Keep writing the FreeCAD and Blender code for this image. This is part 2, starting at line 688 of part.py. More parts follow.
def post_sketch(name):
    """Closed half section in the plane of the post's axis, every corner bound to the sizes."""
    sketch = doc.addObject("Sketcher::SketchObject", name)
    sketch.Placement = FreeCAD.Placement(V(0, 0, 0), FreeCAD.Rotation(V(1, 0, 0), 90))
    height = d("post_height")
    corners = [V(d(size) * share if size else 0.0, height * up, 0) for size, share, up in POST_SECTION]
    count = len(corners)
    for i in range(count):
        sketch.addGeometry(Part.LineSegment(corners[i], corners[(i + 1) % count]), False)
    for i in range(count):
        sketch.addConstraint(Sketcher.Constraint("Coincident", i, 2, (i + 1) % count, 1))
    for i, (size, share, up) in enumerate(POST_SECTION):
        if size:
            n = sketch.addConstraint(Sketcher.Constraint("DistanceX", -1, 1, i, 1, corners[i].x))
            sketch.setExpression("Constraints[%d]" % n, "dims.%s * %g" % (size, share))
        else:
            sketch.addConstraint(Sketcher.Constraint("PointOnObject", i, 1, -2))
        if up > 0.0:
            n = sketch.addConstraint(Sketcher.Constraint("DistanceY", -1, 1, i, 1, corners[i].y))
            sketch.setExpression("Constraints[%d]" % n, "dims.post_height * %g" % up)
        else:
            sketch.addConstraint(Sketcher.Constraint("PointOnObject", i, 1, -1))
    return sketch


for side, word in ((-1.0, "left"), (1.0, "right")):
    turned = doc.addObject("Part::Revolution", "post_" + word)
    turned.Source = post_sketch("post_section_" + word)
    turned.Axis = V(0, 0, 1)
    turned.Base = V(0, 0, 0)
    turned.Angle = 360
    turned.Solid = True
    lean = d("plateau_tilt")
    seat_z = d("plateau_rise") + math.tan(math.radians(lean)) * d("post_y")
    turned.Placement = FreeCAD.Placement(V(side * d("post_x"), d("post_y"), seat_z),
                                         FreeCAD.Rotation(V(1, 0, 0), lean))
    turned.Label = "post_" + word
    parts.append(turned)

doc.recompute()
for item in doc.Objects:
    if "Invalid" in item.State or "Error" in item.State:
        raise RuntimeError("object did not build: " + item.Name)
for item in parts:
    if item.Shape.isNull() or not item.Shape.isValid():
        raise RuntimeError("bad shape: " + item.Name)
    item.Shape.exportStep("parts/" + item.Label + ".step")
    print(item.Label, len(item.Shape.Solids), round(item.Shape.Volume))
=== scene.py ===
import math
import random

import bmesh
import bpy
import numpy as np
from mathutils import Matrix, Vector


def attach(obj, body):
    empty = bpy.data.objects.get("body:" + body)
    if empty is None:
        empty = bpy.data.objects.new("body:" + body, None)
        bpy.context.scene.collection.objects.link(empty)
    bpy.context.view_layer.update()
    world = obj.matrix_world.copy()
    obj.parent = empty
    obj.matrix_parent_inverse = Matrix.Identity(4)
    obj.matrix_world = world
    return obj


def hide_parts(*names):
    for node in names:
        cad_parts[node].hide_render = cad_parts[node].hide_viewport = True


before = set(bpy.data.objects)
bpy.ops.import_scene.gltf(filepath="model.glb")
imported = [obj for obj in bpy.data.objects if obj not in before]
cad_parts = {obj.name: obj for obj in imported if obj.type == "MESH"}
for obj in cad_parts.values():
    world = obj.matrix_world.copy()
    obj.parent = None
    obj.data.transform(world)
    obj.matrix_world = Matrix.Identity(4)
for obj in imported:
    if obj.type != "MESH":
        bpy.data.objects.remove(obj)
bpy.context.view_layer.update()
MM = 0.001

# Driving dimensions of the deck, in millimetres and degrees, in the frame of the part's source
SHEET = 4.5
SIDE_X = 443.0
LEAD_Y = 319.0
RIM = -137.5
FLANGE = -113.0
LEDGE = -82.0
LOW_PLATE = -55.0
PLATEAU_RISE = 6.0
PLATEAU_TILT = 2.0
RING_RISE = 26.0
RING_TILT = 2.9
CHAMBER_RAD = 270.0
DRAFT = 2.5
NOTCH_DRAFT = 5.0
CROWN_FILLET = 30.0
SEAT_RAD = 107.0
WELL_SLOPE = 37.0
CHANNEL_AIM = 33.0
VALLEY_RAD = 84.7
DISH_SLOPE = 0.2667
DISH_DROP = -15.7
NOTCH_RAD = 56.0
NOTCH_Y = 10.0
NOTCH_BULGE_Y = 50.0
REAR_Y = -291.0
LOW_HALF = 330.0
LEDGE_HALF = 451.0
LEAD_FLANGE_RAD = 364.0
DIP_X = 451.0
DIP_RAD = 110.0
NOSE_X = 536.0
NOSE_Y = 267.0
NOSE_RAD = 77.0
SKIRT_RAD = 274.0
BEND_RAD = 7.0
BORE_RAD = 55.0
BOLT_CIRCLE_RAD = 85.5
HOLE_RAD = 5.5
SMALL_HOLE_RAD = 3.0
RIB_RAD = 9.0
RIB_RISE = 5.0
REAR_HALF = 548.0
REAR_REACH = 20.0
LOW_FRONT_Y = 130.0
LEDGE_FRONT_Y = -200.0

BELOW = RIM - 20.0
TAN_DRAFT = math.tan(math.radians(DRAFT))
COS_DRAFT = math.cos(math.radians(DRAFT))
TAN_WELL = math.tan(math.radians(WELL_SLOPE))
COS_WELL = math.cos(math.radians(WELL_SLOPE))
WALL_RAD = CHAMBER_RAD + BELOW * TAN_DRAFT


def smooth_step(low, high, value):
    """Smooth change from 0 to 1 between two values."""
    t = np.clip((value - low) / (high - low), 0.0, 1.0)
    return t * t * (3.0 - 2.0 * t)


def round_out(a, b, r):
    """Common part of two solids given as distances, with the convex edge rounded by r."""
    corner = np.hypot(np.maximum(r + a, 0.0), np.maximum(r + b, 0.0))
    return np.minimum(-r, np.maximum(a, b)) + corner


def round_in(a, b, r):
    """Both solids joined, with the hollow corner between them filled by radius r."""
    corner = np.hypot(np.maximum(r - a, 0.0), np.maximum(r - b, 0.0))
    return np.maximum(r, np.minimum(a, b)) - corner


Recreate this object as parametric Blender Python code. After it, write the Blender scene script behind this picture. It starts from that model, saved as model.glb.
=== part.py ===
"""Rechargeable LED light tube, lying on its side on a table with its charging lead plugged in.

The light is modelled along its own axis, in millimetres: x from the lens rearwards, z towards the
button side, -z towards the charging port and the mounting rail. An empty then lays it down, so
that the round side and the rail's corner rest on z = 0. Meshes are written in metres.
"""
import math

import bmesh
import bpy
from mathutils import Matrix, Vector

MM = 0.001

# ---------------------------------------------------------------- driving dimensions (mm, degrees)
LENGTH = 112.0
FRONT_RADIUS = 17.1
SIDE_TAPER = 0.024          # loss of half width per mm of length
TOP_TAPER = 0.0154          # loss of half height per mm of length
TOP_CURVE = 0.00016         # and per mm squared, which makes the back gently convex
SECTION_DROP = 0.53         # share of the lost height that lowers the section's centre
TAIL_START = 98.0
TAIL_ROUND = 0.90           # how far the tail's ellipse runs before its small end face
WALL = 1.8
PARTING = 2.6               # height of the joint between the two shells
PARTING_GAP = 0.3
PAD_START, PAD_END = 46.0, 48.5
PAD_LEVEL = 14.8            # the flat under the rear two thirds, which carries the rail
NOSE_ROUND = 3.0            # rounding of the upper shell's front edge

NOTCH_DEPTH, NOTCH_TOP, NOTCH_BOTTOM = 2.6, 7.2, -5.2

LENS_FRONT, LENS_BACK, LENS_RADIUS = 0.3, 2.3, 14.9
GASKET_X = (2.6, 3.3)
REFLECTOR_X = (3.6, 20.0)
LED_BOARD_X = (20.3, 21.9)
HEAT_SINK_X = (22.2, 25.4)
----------
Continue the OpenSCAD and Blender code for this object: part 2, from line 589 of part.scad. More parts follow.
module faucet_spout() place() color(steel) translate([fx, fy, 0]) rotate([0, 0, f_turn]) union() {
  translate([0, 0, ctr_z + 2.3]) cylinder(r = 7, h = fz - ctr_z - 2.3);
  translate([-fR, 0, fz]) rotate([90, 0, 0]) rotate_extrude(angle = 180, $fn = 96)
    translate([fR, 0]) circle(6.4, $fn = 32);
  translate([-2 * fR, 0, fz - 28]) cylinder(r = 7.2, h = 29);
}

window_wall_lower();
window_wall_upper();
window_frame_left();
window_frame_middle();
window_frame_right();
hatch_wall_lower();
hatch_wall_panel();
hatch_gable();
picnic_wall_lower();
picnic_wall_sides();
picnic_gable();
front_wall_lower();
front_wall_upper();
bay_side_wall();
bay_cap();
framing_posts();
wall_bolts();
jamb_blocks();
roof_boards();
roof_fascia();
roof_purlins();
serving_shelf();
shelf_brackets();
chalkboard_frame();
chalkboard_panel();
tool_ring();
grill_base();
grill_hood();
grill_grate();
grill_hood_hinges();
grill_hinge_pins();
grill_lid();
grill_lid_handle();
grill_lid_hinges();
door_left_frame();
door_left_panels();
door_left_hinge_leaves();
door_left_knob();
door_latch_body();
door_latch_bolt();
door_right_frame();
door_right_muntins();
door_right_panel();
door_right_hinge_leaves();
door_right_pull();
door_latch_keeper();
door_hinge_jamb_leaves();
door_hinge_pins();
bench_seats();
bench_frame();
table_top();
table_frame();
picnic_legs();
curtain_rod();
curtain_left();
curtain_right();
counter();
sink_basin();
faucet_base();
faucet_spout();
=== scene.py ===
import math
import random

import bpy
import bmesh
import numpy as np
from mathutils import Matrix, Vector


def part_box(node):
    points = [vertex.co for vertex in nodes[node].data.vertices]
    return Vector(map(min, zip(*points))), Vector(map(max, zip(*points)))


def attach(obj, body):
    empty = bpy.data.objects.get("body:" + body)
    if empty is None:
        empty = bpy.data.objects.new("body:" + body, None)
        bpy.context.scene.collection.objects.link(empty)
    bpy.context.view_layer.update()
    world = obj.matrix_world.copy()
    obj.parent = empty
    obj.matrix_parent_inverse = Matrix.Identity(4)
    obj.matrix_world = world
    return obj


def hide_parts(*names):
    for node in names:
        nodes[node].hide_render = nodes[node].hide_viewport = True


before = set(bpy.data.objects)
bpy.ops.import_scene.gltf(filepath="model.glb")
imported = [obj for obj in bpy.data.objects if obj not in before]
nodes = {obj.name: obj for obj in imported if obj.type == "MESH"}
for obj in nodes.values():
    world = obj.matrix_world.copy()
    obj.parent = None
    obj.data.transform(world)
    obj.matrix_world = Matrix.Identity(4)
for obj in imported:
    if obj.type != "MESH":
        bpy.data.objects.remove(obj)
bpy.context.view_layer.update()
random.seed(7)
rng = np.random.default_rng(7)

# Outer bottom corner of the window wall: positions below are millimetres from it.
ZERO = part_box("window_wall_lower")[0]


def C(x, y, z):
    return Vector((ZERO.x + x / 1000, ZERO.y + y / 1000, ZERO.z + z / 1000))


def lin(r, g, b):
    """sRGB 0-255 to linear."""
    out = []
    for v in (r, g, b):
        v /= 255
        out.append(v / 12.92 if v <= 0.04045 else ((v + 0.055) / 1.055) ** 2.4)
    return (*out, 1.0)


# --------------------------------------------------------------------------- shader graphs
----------
_The exercise_
Copy every line of the entries above in which "True" occurs.

_Final answer_
    turned.Solid = True
        cad_parts[node].hide_render = cad_parts[node].hide_viewport = True
        nodes[node].hide_render = nodes[node].hide_viewport = True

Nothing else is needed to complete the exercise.